Our walk continues down the valley. From the church gate follow the access track and in 200 yards, at a junction with a lane, take a path ahead over a stile. This soon passes a handsome viaduct built to carry the Helmsley to Pickering railway over the deep valley of the Hodge Beck.

Continue to the A 170 and cross it to reach Tilehouse Bridge, built in 1773 and named after a nearby tileworks. The path continues to the edge of the grounds surrounding the imposing Welburn Hall, now a school. It dates from the early 17th century but was much extended in Victorian times.

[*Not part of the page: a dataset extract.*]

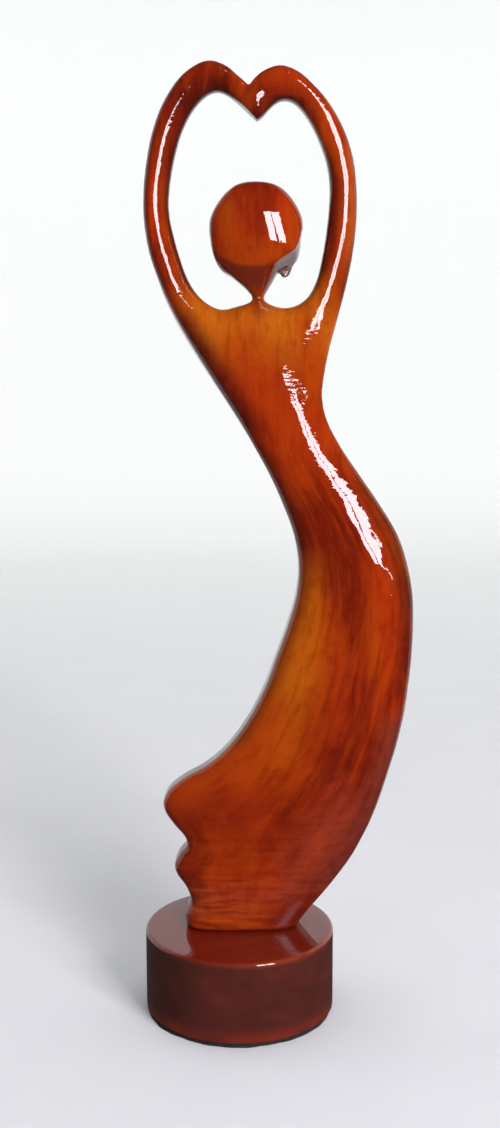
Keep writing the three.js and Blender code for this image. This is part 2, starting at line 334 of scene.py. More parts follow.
# %% Shape the head and neck
HEAD_EDGE = [
    (-2.0, 291.0), (-2.0, 294.2), (2.4, 296.2), (5.2, 297.9), (6.1, 299.5), (3.3, 303.2), (0.3, 305.7),
    (-2.9, 308.3), (-5.2, 309.6), (-7.4, 311.7), (-9.2, 315.3), (-10.6, 321.0), (-11.1, 326.0),
    (-10.7, 330.4), (-8.6, 335.0), (-4.4, 340.4),
    (0.4, 343.9), (8.0, 345.1), (14.8, 344.3), (18.9, 342.0), (22.7, 337.8), (25.7, 332.3), (26.6, 328.0),
    (26.3, 321.6), (25.1, 316.1), (23.0, 311.8), (21.6, 309.2), (19.6, 307.8), (18.0, 308.3), (17.4, 310.0),
    (16.2, 309.3), (14.4, 305.9), (12.0, 301.9), (10.8, 299.5), (11.6, 298.0), (14.2, 296.2), (18.0, 294.2),
    (18.0, 291.0)]
DOME_EDGE = [
    (-11.6, 326.0), (-10.6, 320.0), (-9.7, 316.0), (-7.9, 313.7), (-4.2, 312.3), (-0.2, 311.7), (7.1, 311.5),
    (12.2, 312.2), (15.9, 313.8), (19.5, 316.0), (22.4, 317.9), (24.7, 321.0), (26.6, 327.0), (27.5, 332.0),
    (20.0, 347.0), (8.0, 350.0), (-6.0, 347.0), (-12.5, 335.0)]
DOME_CENTRE = (6.6, 325.7)
DOME_FRONT = -9.4         # how far in front of the plinth's axis the ball reaches
DOME_FLATNESS = 64        # twice the radius in the middle of the dome
HEAD_BACK = 15.4
BACK_FLATNESS = 110
HEAD_X, HEAD_LEVEL = 8.0, 328.0
NECK_LEVEL = 299.3
NECK_FRONT, NECK_BACK = 0.6, 6.9
CONE_X = 6.0
CONE_WIDTH = 10.5
CONE_FALL = 0.6           # how steeply the wood falls back below the chin
LEFT_FALL, RIGHT_FALL = 1.4, 3.2
LOBE_HOLLOW = (18.9, 6.5, 310.6)
LOBE_HOLLOW_RADIUS = 1.6


def outside(outline, x, z):
    """The distance to a closed outline, negative inside it."""
    closed = np.vstack([outline, outline[:1]])
    distance = distance_to(closed, x, z)
    return np.where(is_inside(outline, x, z), -distance, distance)


near_x = np.flatnonzero((plank_x > -14) & (plank_x < 30))
near_z = np.flatnonzero((plank_z > 290) & (plank_z < 348))
head_x, head_z = np.meshgrid(plank_x[near_x], plank_z[near_z], indexing="ij")
off_outline = outside(flowing(HEAD_EDGE), head_x, head_z)
below_chin = np.clip(outside(flowing(DOME_EDGE), head_x, head_z), 0, None)
middle = np.exp(-((head_x - CONE_X) / CONE_WIDTH) ** 4)
fall = CONE_FALL * middle + np.where(head_x > HEAD_X, RIGHT_FALL, LEFT_FALL) * (1 - middle)
dome_x, dome_z = head_x - DOME_CENTRE[0], np.clip(head_z, 312, None) - DOME_CENTRE[1]
dome = DOME_FRONT + (dome_x ** 2 + dome_z ** 2 + 0.4 * dome_x * dome_z) / DOME_FLATNESS
fallen = dome + np.clip(fall * below_chin, 0, 14)
front = np.minimum(fallen, NECK_FRONT + 0.7 * (head_z - NECK_LEVEL))
steep = np.where(below_chin > 0, np.sqrt(1 + fall ** 2), 1.0)
back = HEAD_BACK - ((head_x - HEAD_X) ** 2 + (head_z - HEAD_LEVEL) ** 2) / BACK_FLATNESS
back = np.minimum(back, NECK_BACK + 0.95 * np.abs(head_z - NECK_LEVEL))
rim_rounding = 2.4 - 1.2 * smooth_step(head_z, 303, 307) + 3.8 * smooth_step(head_z, 313, 325)
print(f"head from {front.min():.1f} to {back.max():.1f} mm behind the plinth's axis")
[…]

Turn right in the field along the edge of the grounds to a lane. Cross straight over and follow a field path for almost a mile into Wombleton, entering the village close to the Plough Inn.

Turn right along the village street and then left on to Back Lane. In about 10 paces take a path on the right. This crosses one field to join a track close to some large barns near South Lund Farm.

Follow the track when it turns sharp right towards Nawton. Just past the former station a path leads left down the side of Calverts Carpets and then through a series of kissing gates and over the ridges and furrows of one of the village's medieval open fields. At Gale Lane, turn right to reach our starting point.